Sadly, Kedar does not have any solutions. He does not end his words on an optimistic note. He ends his words with a quote from the Qur'an, stating that not even G-d can change a person before he changes himself. Kedar believes that the source of the violence is societal and that a solution can be found only if society changes. Note that it is difficult to corroborate whether other Arab populations around the globe suffer a similar propensity to violence, as the statistics are spotty and untrustworthy.

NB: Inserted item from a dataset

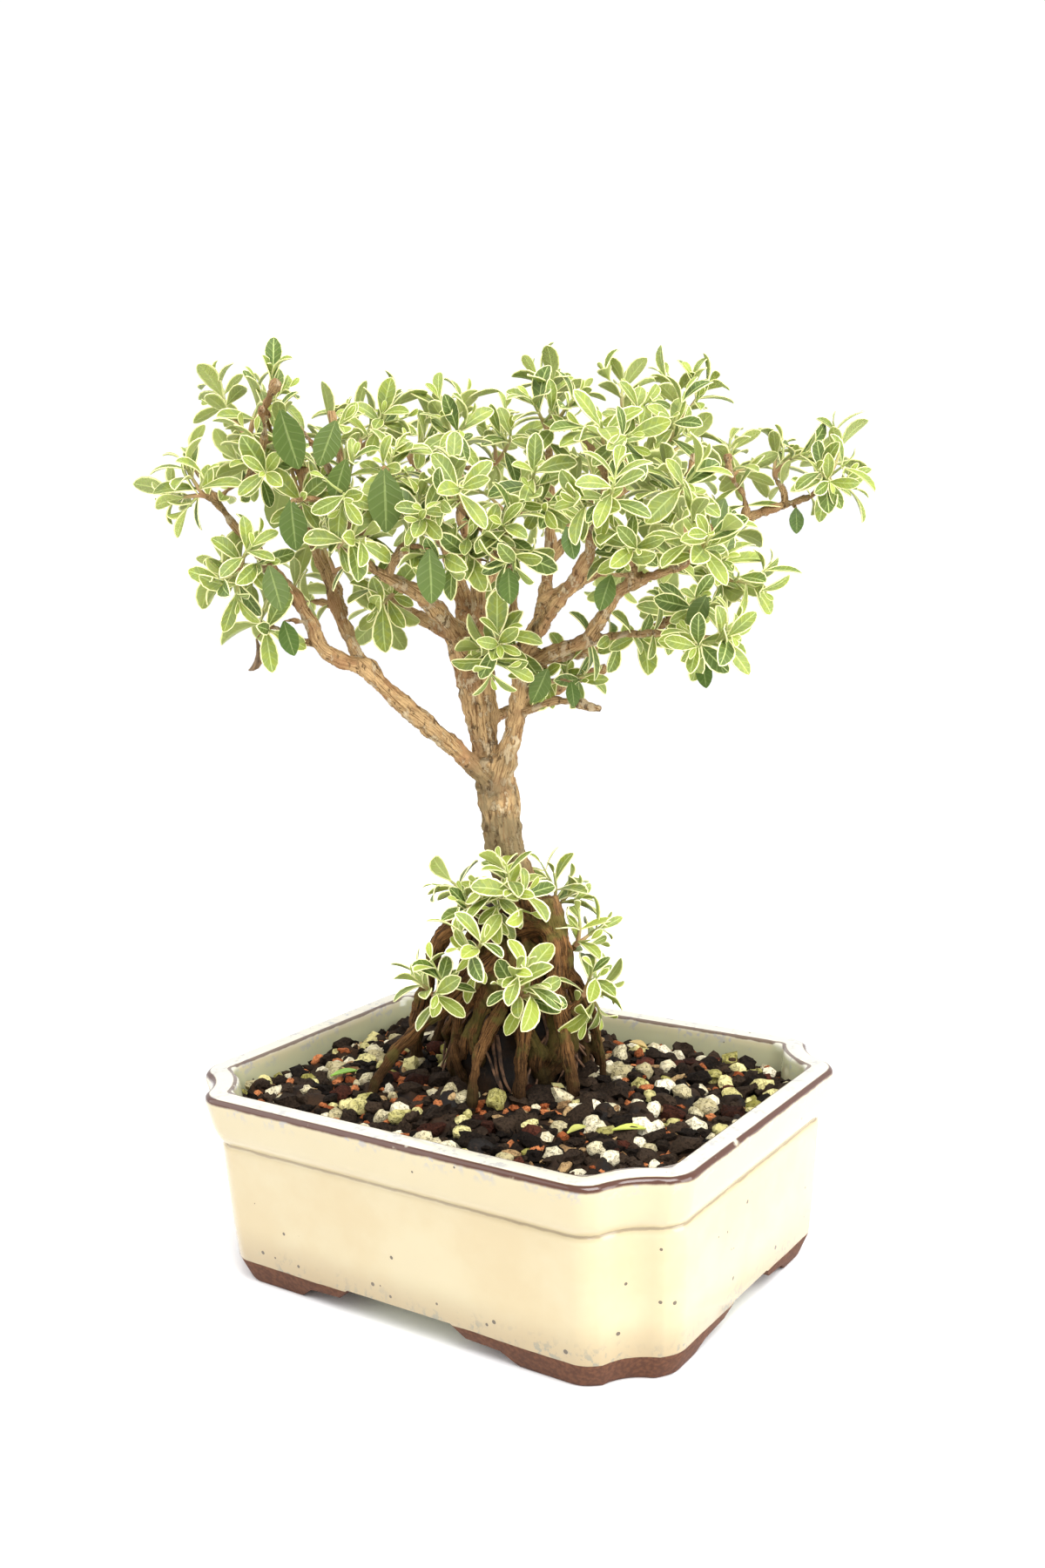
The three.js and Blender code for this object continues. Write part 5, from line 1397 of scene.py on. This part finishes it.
def make_leaf_finish():
    leaf = Finish("variegated leaf")
    place = leaf.place()
    across = leaf.sum("ABSOLUTE", leaf.attribute("across"))
    along = leaf.attribute("along")
    tone = leaf.attribute("tone")
    margin = leaf.attribute("margin")
    blotch = leaf.cloud(place, 420, 3, 0.6)
    middle = leaf.mix(leaf.spread(blotch, 0.38, 0.62), LEAF_MID_GREEN, LEAF_GREY_GREEN)
    middle = leaf.over(middle, LEAF_DARK_GREEN, tone, 0.4, 0.95, 0, 0.85)
    plain = leaf.mix(leaf.spread(tone, 0, 1), LEAF_PLAIN_GREEN, LEAF_DARK_GREEN)
    middle = leaf.over(middle, LEAF_LIME, leaf.attribute("young"), 0, 1, 0, 0.85)
    middle = leaf.over(middle, plain, margin, -0.2, -0.1, 1, 0)
    wave = leaf.minus(leaf.times(along, 7), leaf.times(across, 1.2))
    vein = leaf.sum("ABSOLUTE", leaf.minus(leaf.sum("FRACT", wave), 0.5))
    clear = leaf.spread(margin, -0.2, 0, 0.3, 1)
    middle = leaf.mix(leaf.times(leaf.spread(vein, 0, 0.12, 0.22, 0), clear), middle, LEAF_RIB)
    middle = leaf.mix(leaf.times(leaf.spread(across, 0.03, 0.11, 0.7, 0), clear), middle, LEAF_RIB)
    ragged = leaf.plus(leaf.attribute("edge"), leaf.times(leaf.minus(blotch, 0.5), 0.1))
    rim = leaf.spread(leaf.minus(ragged, margin), -0.012, 0.022, 1, 0)
    cream = leaf.mix(leaf.spread(margin, 0.05, 0.11), LEAF_CREAM, LEAF_IVORY)
    body = leaf.mix(rim, middle, cream)
    body = leaf.mix(leaf.times(leaf.attribute("under"), 0.55), body, LEAF_UNDER)
    woody = leaf.attribute("woody")
    stem = leaf.mix(leaf.spread(woody, 1.1, 1.8), SHOOT_GREEN, SHOOT_BROWN)
    leaf.colour(leaf.mix(leaf.spread(woody, 0.4, 0.6), body, stem))
    leaf.roughness(leaf.spread(blotch, 0.3, 0.7, 0.42, 0.58))
    leaf.set("Specular IOR Level", 0.3)
    veins = leaf.plus(leaf.spread(vein, 0, 0.2, 1, 0), leaf.spread(across, 0, 0.12, 2, 0))
    leaf.bump(veins, 0.25, 0.2 * MM)
    leaf.set("Subsurface Weight", 0.25)
    leaf.set("Subsurface Radius", (0.6, 1, 0.3))
    leaf.set("Subsurface Scale", 0.8 * MM)
    return leaf.material


leaf_material = make_leaf_finish()
leaf_middles = []


def grow_spray(spray, draw):
    """The leafy piece of one spray: its shoots, and pairs of leaves back along its twig."""
    tuft = Spray(spray["root"], draw)
    start = np.array(spray["from"], float)
    twig = spray["twig"]
    heading = unit(twig[-1] - twig[-min(4, len(twig))])
    for tip in spray["to"]:
        tip = np.array(tip, float)
        way = unit(heading + unit(tip - start) * TIP_PULL)
        tuft.shoot(start, way, tip, PAIRS, SIDE_SHOOTS)
    lengths = lengths_along(twig)
    for at in np.arange(TWIG_PAIR_START, lengths[-1] - 1, TWIG_PAIR_STEP):
        i = int(np.searchsorted(lengths, lengths[-1] - at))
        tangent = unit(twig[i] - twig[i - 1])
        tuft.pair(twig[i], tangent, draw.uniform(0, math.tau), *TWIG_PAIR)
    leafy = tuft.heap.piece(f"leafy_{spray['node']}")
    smooth(leafy, LEAF_SMOOTHING)
    finish_piece(leafy, leaf_material, "leaf", spray["node"])


def hang_old_leaves(draw):
    """The large, old, plain leaves, with their faces to the light."""
    old_half = np.array(OLD_LEAF_OUTLINE)[leaf_row]
    heap = Heap()
    for foot, tip in OLD_LEAVES:
        way = np.array(tip, float) - np.array(foot, float)
        length = np.linalg.norm(way)
        outward = -1 if foot[1] < OLD_LEAF_BACK else 1
        upper = np.array([draw.uniform(*OLD_LEAF_ROLL), outward, OLD_LEAF_LIFT])
        width, curl = length * OLD_LEAF_WIDTH, draw.uniform(*OLD_LEAF_CURL)
        blade = bent_blade(length, width, OLD_LEAF_FOLD, curl, old_half)
        points = set_blade(foot, way, upper)(blade)
        add_leaf(heap, points, draw.random())
        leaf_middles.append(points[leaf_row == MIDDLE_ROW].mean(axis=0))
    hanging = heap.piece("old_leaves")
    smooth(hanging, LEAF_SMOOTHING)
    finish_piece(hanging, leaf_material, "leaf")


leaf_draw = random.Random(LEAF_SEED)
hang_old_leaves(leaf_draw)
for spray in SPRAYS:
    grow_spray(spray, leaf_draw)

# Dead leaf. One old leaf has dried brown and curled, and still hangs from a low twig.
DEAD_LEAF = {
    "foot": (-63.5, -10.5, 172), "way": (0.12, -0.1, -1), "upper": (1, -0.4, 0),
    "length": 9, "width": 0.3, "fold": 1.1, "curl": 0.9,
}
DEAD_BROWN = (0.10, 0.06, 0.03, 1)
DEAD_PALE = (0.22, 0.14, 0.07, 1)


def lone_leaf(name, foot, way, upper, length, width, fold, curl):
    """A single leaf as a piece of its own, with its width as a share of its length."""
    put = set_blade(*(np.array(values, float) for values in (foot, way, upper)))
    points = put(bent_blade(length, length * width, fold, curl))
    piece = new_piece(name, [tree_point(point) for point in points], leaf_faces)
    smooth(piece, LEAF_SMOOTHING)
    return piece


dead_leaf = lone_leaf("dead_leaf", **DEAD_LEAF)
dead_material = mottled("dried leaf", 500, (DEAD_BROWN, DEAD_PALE), 0.8, 0.3)
finish_piece(dead_leaf, dead_material, "bark", "tree")

# Fallen leaves. A green leaf and a few yellowed ones lie on the grit.
FALLEN = [
    {"at": (-44, -26), "way": (0.8, 0.6, 0.1), "length": 8.5, "colour": (0.16, 0.30, 0.03, 1)},
    {"at": (44, -22), "way": (1, 0.3, 0.05), "length": 9, "colour": (0.38, 0.42, 0.07, 1)},
    {"at": (36, -30), "way": (0.7, 0.8, 0.1), "length": 7, "colour": (0.36, 0.36, 0.09, 1)},
    {"at": (20, 38), "way": (-0.5, 0.8, 0.1), "length": 8, "colour": (0.42, 0.30, 0.10, 1)},
]
FALLEN_HEIGHT = 3.4
FALLEN_SHAPE = (0.4, 0.2, 0.3)
FALLEN_PALER = 1.35

for number, leaf in enumerate(FALLEN, 1):
    spot = pot_middle + Vector((*leaf["at"], 0)) * MM
    local = (spot - pot_middle) / MM - TREE_AT
    local.rotate(TREE_TURN.inverted())
    local.z = soil_height(spot) / MM + FALLEN_HEIGHT
    fallen = lone_leaf(
        f"fallen_leaf_{number}", local, leaf["way"], (0, 0, 1), leaf["length"], *FALLEN_SHAPE,
    )
    paler = tuple(min(1, value * FALLEN_PALER) for value in leaf["colour"][:3]) + (1,)
    fallen_material = mottled(f"fallen leaf {number}", 420, (leaf["colour"], paler), 0.5)
    finish_piece(fallen, fallen_material, "leaf")

# Studio. A plain pale sheet under the pot, soft white light from all round, one broad lamp above
# and to the right, a low one at the right and a weaker one to the left, and a camera at the
# height of the lower crown that looks a little down.
FLOOR_SIZE = 6
FLOOR_COLOUR = (0.97, 0.97, 0.97, 1)
FLOOR_SHADE = (0.95, 0.95, 0.955, 1)
SKY_STRENGTH = 1.04
LAMPS = [
    ("key", (0.55, -0.35, 0.95), 0.7, 14),
    ("fill", (-0.75, -0.55, 0.6), 0.9, 4),
    ("side", (0.95, 0.1, 0.25), 0.6, 6),
]
LAMP_AIM = Vector((0, 0, 0.12))
CAMERA_TURN = math.radians(34.29)
CAMERA_RISE = math.radians(8.42)
CAMERA_ROLL = math.radians(-1.82)
CAMERA_PLACE = Vector((226.99, -324.72, 189.88))
FILM_SIZE = 36
FOCAL_LENGTH = 34.5
NEAREST_SEEN = 0.01

bpy.ops.object.select_all(action="DESELECT")
bpy.ops.mesh.primitive_plane_add(size=FLOOR_SIZE, location=(0, 0, 0))
floor = bpy.context.object
floor.name = "studio_floor"
floor.data.materials.append(mottled("studio paper", 60, (FLOOR_COLOUR, FLOOR_SHADE), 0.85))

world = bpy.data.worlds.new("studio light")
bpy.context.scene.world = world
world.use_nodes = True
sky = world.node_tree.nodes["Background"]
sky.inputs["Color"].default_value = (1, 1, 1, 1)
sky.inputs["Strength"].default_value = SKY_STRENGTH
for lamp_name, place, size, power in LAMPS:
    bpy.ops.object.light_add(type="AREA", location=place)
    light = bpy.context.object
    light.name = lamp_name
    light.data.size = size
    light.data.energy = power
    light.rotation_euler = (LAMP_AIM - Vector(place)).to_track_quat("-Z", "Y").to_euler()
bpy.context.scene.view_settings.view_transform = "Standard"

level_right = Vector((math.cos(CAMERA_TURN), math.sin(CAMERA_TURN), 0))
camera_back = Vector((
    math.sin(CAMERA_TURN) * math.cos(CAMERA_RISE),
    -math.cos(CAMERA_TURN) * math.cos(CAMERA_RISE),
    math.sin(CAMERA_RISE),
))
level_up = camera_back.cross(level_right)
camera_right = level_right * math.cos(CAMERA_ROLL) + level_up * math.sin(CAMERA_ROLL)
camera_up = level_up * math.cos(CAMERA_ROLL) - level_right * math.sin(CAMERA_ROLL)
bpy.ops.object.camera_add(location=pot_middle + CAMERA_PLACE * MM)
camera = bpy.context.object
camera.rotation_euler = Matrix((camera_right, camera_up, camera_back)).transposed().to_euler()
camera.data.lens = FOCAL_LENGTH
camera.data.sensor_width = FILM_SIZE
camera.data.sensor_fit = "AUTO"
camera.data.clip_start = NEAREST_SEEN
bpy.context.scene.camera = camera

For example, according to the United Nations Office on Drugs and Crime, the official murder rate in Israel in 2023 is almost double the murder rate in Syria, throwing serious doubt on the veracity of the statistics.


An article published by the prestigious Israel think-tank Institute for National Security Studies (INSS) summarizes the situation: The sharp rise in crime and homicide in Arab society could undermine stability and domestic security in Israel. It could also harm relations between Jews and Arabs and Arab citizens’ faith in the state and in the law enforcement bodies. Israel’s political leaders, Jews and Arabs alike, must recognize these dangers and urgently renew efforts to combat crime in Arab society.”


Recognizing the dangers is a critical first step; solving the problem is another story altogether.